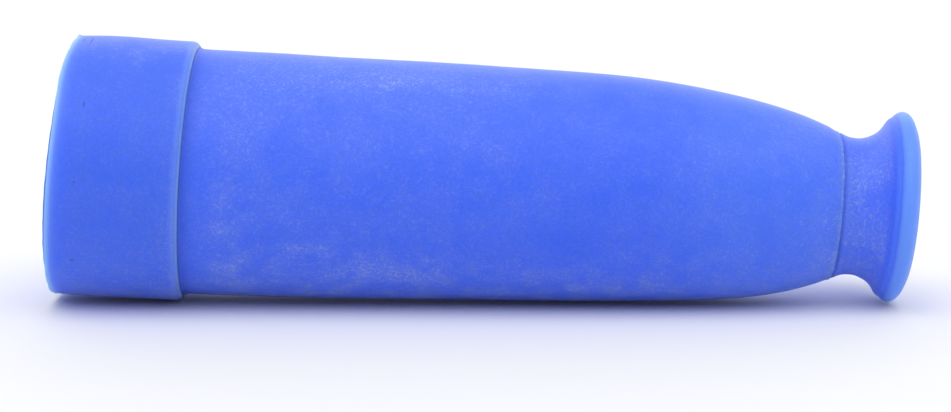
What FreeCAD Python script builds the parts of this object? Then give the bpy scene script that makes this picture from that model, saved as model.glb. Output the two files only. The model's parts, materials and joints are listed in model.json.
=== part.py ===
"""Pipette filler bulb in silicone rubber, lying on its side.

Three pieces share one axis: a hollow squeeze body, a collar cap over its wide end and a flared mouthpiece
plugged into its nose. Each is drawn with its axis along +X, then the whole row is laid on z = 0 so that it
rests on the collar's edge and on the belly of the body. Millimetres, +Z up.
"""

import FreeCAD, Part
import math
import os

# Stations along the axis, from the flat end of the cap (0) to the lip of the mouth
CAP_FLOOR = 2.8        # thickness of the cap's flat end
COLLAR_LENGTH = 15.5   # open edge of the collar
BELLY = 64.0           # fullest part of the free underside
LAND_START = 87.1      # inner end of the hole in the nose
NOSE_END = 94.0        # front face of the nose, the seam seen round the neck
OVERALL_LENGTH = 102.8

# Collar cap
COLLAR_RIM_R = 15.77
COLLAR_CROWN_R = 15.97
COLLAR_CROWN = 4.8
COLLAR_EDGE_R = 15.84
COLLAR_EDGE_ROUND = 0.55
COLLAR_RIM_ROUND = 0.15
PLUG_R = 12.24
PLUG_WALL = 2.4
PLUG_DEPTH = 3.4

# Squeeze body
ROOT_OF_BODY_R = 15.02 # outside of the body where the cap's skirt grips it
BELLY_R = 13.97
CHAMBER_R = 12.28      # chamber at the open, wide end
STRAIGHT_CHAMBER = 10.0
NOSE_R = 9.1
SEAT_R = 7.04          # hole in the nose that holds the spigot
BODY_OUTLINE = [(28.0, 14.84), (42.0, 14.56), (54.0, 14.28), (BELLY, BELLY_R), (72.0, 13.52), (79.0, 12.84),
                (85.0, 11.88), (90.0, 10.6)]
CHAMBER_OUTLINE = [(28.0, 12.17), (42.0, 11.9), (54.0, 11.6), (BELLY, 11.26), (72.0, 10.75), (79.0, 9.85)]

# Mouthpiece
SPIGOT_R = 7.0
SPIGOT_TIP = 87.4
PIPETTE_R = 3.5        # straight seat for the top of a pipette
SEAT_END = 95.4
NECK_R = 8.95
WAIST, WAIST_R = 96.25, 8.33
FLARE_OUTLINE = [(98.0, 8.74), (98.8, 9.2), (99.4, 9.8), (99.9, 10.5)]
LIP_BACK, LIP_BACK_R = 100.5, 10.98
LIP, LIP_R = 101.4, 11.54
LIP_FRONT_R = 10.1
MOUTH_OUTLINE = [(102.4, 9.4), (101.0, 8.3), (98.6, 5.95), (96.6, 4.3)]

GAP = 0.05             # faces that butt stand this far apart
FIT = 0.04             # radial clearance of a plain fit
SEAM_ROUND = 0.3       # softened edges either side of the seam


def point(station, radius):
    return FreeCAD.Vector(station, 0, radius)


def line(start, end):
    return Part.LineSegment(point(*start), point(*end)).toShape()


def curve(stations):
    spline = Part.BSplineCurve()
    spline.interpolate([point(*s) for s in stations])
    return spline.toShape()


def turned(edges):
    """Solid turned about the axis from a closed outline of edges."""
    wire = Part.Wire(Part.__sortEdges__(edges))
    return Part.Face(wire).revolve(FreeCAD.Vector(0, 0, 0), FreeCAD.Vector(1, 0, 0), 360)


def path(*corners):
    return [line(a, b) for a, b in zip(corners, corners[1:])]


def rounded(solid, size, station, radius):
    """Round the circular edge found at a station and radius."""
    edges = []
    for edge in solid.Edges:
        if not isinstance(edge.Curve, Part.Circle):
            continue
        if abs(edge.Curve.Center.x - station) < 0.01 and abs(edge.Curve.Radius - radius) < 0.01:
            edges.append(edge)
    return solid.makeFillet(size, edges)


def end_cap():
    """Cup that closes the wide end: flat end wall, crowned skirt and a ring that plugs the chamber."""
    edge = COLLAR_LENGTH
    bore = ROOT_OF_BODY_R + FIT
    plug_end = CAP_FLOOR + PLUG_DEPTH
    plug_in = PLUG_R - PLUG_WALL
    outer = curve([(0, COLLAR_RIM_R), (COLLAR_CROWN, COLLAR_CROWN_R), (10.0, 15.9), (edge, COLLAR_EDGE_R)])
    inside = path((edge, COLLAR_EDGE_R), (edge, bore), (CAP_FLOOR, bore), (CAP_FLOOR, PLUG_R), (plug_end, PLUG_R),
                  (plug_end, plug_in), (CAP_FLOOR, plug_in), (CAP_FLOOR, 0), (0, 0), (0, COLLAR_RIM_R))
    cap = turned([outer] + inside)
    cap = rounded(cap, COLLAR_EDGE_ROUND, edge, COLLAR_EDGE_R)
    cap = rounded(cap, COLLAR_RIM_ROUND, 0, COLLAR_RIM_R)
    cap = rounded(cap, 0.5, plug_end, PLUG_R)
    return cap


def squeeze_body():
    """Hollow shell: open wide end, long taper, round shoulder and a thick nose with a straight hole."""
    start = CAP_FLOOR + GAP
    outer = curve([(COLLAR_LENGTH, ROOT_OF_BODY_R)] + BODY_OUTLINE + [(NOSE_END, NOSE_R)])
    chamber = curve([(STRAIGHT_CHAMBER, CHAMBER_R)] + CHAMBER_OUTLINE + [(84.4, 8.35), (LAND_START, SEAT_R)])
    nose = path((NOSE_END, NOSE_R), (NOSE_END, SEAT_R), (LAND_START, SEAT_R))
    wide_end = path((STRAIGHT_CHAMBER, CHAMBER_R), (start, CHAMBER_R), (start, ROOT_OF_BODY_R),
                    (COLLAR_LENGTH, ROOT_OF_BODY_R))
    body = turned([outer, chamber] + nose + wide_end)
    body = rounded(body, SEAM_ROUND, NOSE_END, NOSE_R)
    body = rounded(body, 0.3, NOSE_END, SEAT_R)
    body = rounded(body, 0.4, start, ROOT_OF_BODY_R)
    body = rounded(body, 0.4, start, CHAMBER_R)
    return body


def mouthpiece():
    """Trumpet mouth on a plain spigot, bored through for the pipette and the air."""
    root = NOSE_END + GAP
    back = curve([(root, NECK_R), (95.1, 8.5), (WAIST, WAIST_R)] + FLARE_OUTLINE + [(LIP_BACK, LIP_BACK_R)])
    lip = curve([(LIP_BACK, LIP_BACK_R), (LIP, LIP_R), (OVERALL_LENGTH, LIP_FRONT_R)])
    mouth = curve([(OVERALL_LENGTH, LIP_FRONT_R)] + MOUTH_OUTLINE + [(SEAT_END, PIPETTE_R)])
    inside = path((SEAT_END, PIPETTE_R), (SPIGOT_TIP, PIPETTE_R), (SPIGOT_TIP, SPIGOT_R), (root, SPIGOT_R),
                  (root, NECK_R))
    piece = turned([back, lip, mouth] + inside)
    piece = rounded(piece, SEAM_ROUND, root, NECK_R)
    piece = rounded(piece, 0.6, SPIGOT_TIP, SPIGOT_R)
    piece = rounded(piece, 0.4, SPIGOT_TIP, PIPETTE_R)
    return piece


def laid_down(shapes):
    """Tilt the row until the collar's edge and the belly share a floor, then set that floor at z = 0."""
    tilt = math.degrees(math.atan2(COLLAR_EDGE_R - BELLY_R, BELLY - COLLAR_LENGTH + COLLAR_EDGE_ROUND))
    for shape in shapes.values():
        shape.rotate(FreeCAD.Vector(0, 0, 0), FreeCAD.Vector(0, 1, 0), tilt)
    boxes = [shape.optimalBoundingBox(False) for shape in shapes.values()]
    middle = (min(box.XMin for box in boxes) + max(box.XMax for box in boxes)) / 2
    lowest = min(box.ZMin for box in boxes)
    for shape in shapes.values():
        shape.translate(FreeCAD.Vector(-middle, 0, -lowest))
    return tilt, -middle, -lowest


def main():
    os.makedirs("parts", exist_ok=True)
    shapes = {"squeeze_body": squeeze_body(), "end_cap": end_cap(), "mouthpiece": mouthpiece()}
    tilt, along, height = laid_down(shapes)
    print("tilt", round(tilt, 4), "end of axis at x", round(along, 4), "and height", round(height, 4))
    for name, shape in shapes.items():
        box = shape.optimalBoundingBox(False)
        print(name, shape.isValid(), len(shape.Solids), round(shape.Volume), [round(v, 3) for v in
              (box.XMin, box.XMax, box.YMin, box.YMax, box.ZMin, box.ZMax)])
        shape.exportStep("parts/" + name + ".step")


main()
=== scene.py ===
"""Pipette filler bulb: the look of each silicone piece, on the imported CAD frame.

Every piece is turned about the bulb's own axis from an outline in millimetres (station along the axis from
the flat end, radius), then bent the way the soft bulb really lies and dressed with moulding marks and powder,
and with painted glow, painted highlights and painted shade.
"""
import json
import math

import bmesh
import bpy
import numpy as np
from mathutils import Matrix, Vector, noise


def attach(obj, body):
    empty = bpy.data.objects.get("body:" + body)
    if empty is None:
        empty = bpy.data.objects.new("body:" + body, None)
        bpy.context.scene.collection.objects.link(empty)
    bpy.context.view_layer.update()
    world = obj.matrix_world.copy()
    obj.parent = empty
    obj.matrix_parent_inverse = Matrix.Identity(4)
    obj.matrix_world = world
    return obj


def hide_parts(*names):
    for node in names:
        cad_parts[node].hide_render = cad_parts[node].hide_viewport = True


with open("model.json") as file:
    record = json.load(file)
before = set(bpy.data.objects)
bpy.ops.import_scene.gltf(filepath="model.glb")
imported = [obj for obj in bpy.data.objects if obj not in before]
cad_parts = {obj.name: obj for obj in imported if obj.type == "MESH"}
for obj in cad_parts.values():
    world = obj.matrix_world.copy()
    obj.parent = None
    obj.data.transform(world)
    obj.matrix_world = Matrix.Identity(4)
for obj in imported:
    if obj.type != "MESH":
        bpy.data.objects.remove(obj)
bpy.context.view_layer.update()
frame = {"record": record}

MOUNTS = {m["name"]: m for m in frame["record"]["mounts"]}
START = np.array(MOUNTS["cap_face"]["pos_m"], float) * 1000
AXIS = np.array(MOUNTS["pipette_seat"]["axis"], float)
AXIS /= np.linalg.norm(AXIS)
UP = np.array([-AXIS[2], 0.0, AXIS[0]])
NEAR = np.array([0.0, -1.0, 0.0])
FLATTENED = 0.12       # the soft bulb flattens a little where it lies
START += FLATTENED * UP
TURNS = 320            # points round each ring

# Stations along the axis, the CAD's own except for the lip, which stands slightly further out
CAP_FLOOR = 2.8
PLUG_DEPTH = 3.4       # past the cap's floor
STRAIGHT_CHAMBER = 10
COLLAR_END = 15.5
BELLY = 64.0
LAND_START = 87.1
SPIGOT_TIP = 87.4
NOSE_END = 94.0
SEAT_END = 95.4
MOUTH_END = 102.98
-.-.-
[Written problem]:
Your task is to repeat the lines from the one containing "for name, shape" to the one containing "bpy.data.objects.remove(obj)", both lines included. Leave out every other line.

[Task answer]:
    for name, shape in shapes.items():
        box = shape.optimalBoundingBox(False)
        print(name, shape.isValid(), len(shape.Solids), round(shape.Volume), [round(v, 3) for v in
              (box.XMin, box.XMax, box.YMin, box.YMax, box.ZMin, box.ZMax)])
        shape.exportStep("parts/" + name + ".step")


main()
=== scene.py ===
"""Pipette filler bulb: the look of each silicone piece, on the imported CAD frame.

Every piece is turned about the bulb's own axis from an outline in millimetres (station along the axis from
the flat end, radius), then bent the way the soft bulb really lies and dressed with moulding marks and powder,
and with painted glow, painted highlights and painted shade.
"""
import json
import math

import bmesh
import bpy
import numpy as np
from mathutils import Matrix, Vector, noise


def attach(obj, body):
    empty = bpy.data.objects.get("body:" + body)
    if empty is None:
        empty = bpy.data.objects.new("body:" + body, None)
        bpy.context.scene.collection.objects.link(empty)
    bpy.context.view_layer.update()
    world = obj.matrix_world.copy()
    obj.parent = empty
    obj.matrix_parent_inverse = Matrix.Identity(4)
    obj.matrix_world = world
    return obj


def hide_parts(*names):
    for node in names:
        cad_parts[node].hide_render = cad_parts[node].hide_viewport = True


with open("model.json") as file:
    record = json.load(file)
before = set(bpy.data.objects)
bpy.ops.import_scene.gltf(filepath="model.glb")
imported = [obj for obj in bpy.data.objects if obj not in before]
cad_parts = {obj.name: obj for obj in imported if obj.type == "MESH"}
for obj in cad_parts.values():
    world = obj.matrix_world.copy()
    obj.parent = None
    obj.data.transform(world)
    obj.matrix_world = Matrix.Identity(4)
for obj in imported:
    if obj.type != "MESH":
        bpy.data.objects.remove(obj)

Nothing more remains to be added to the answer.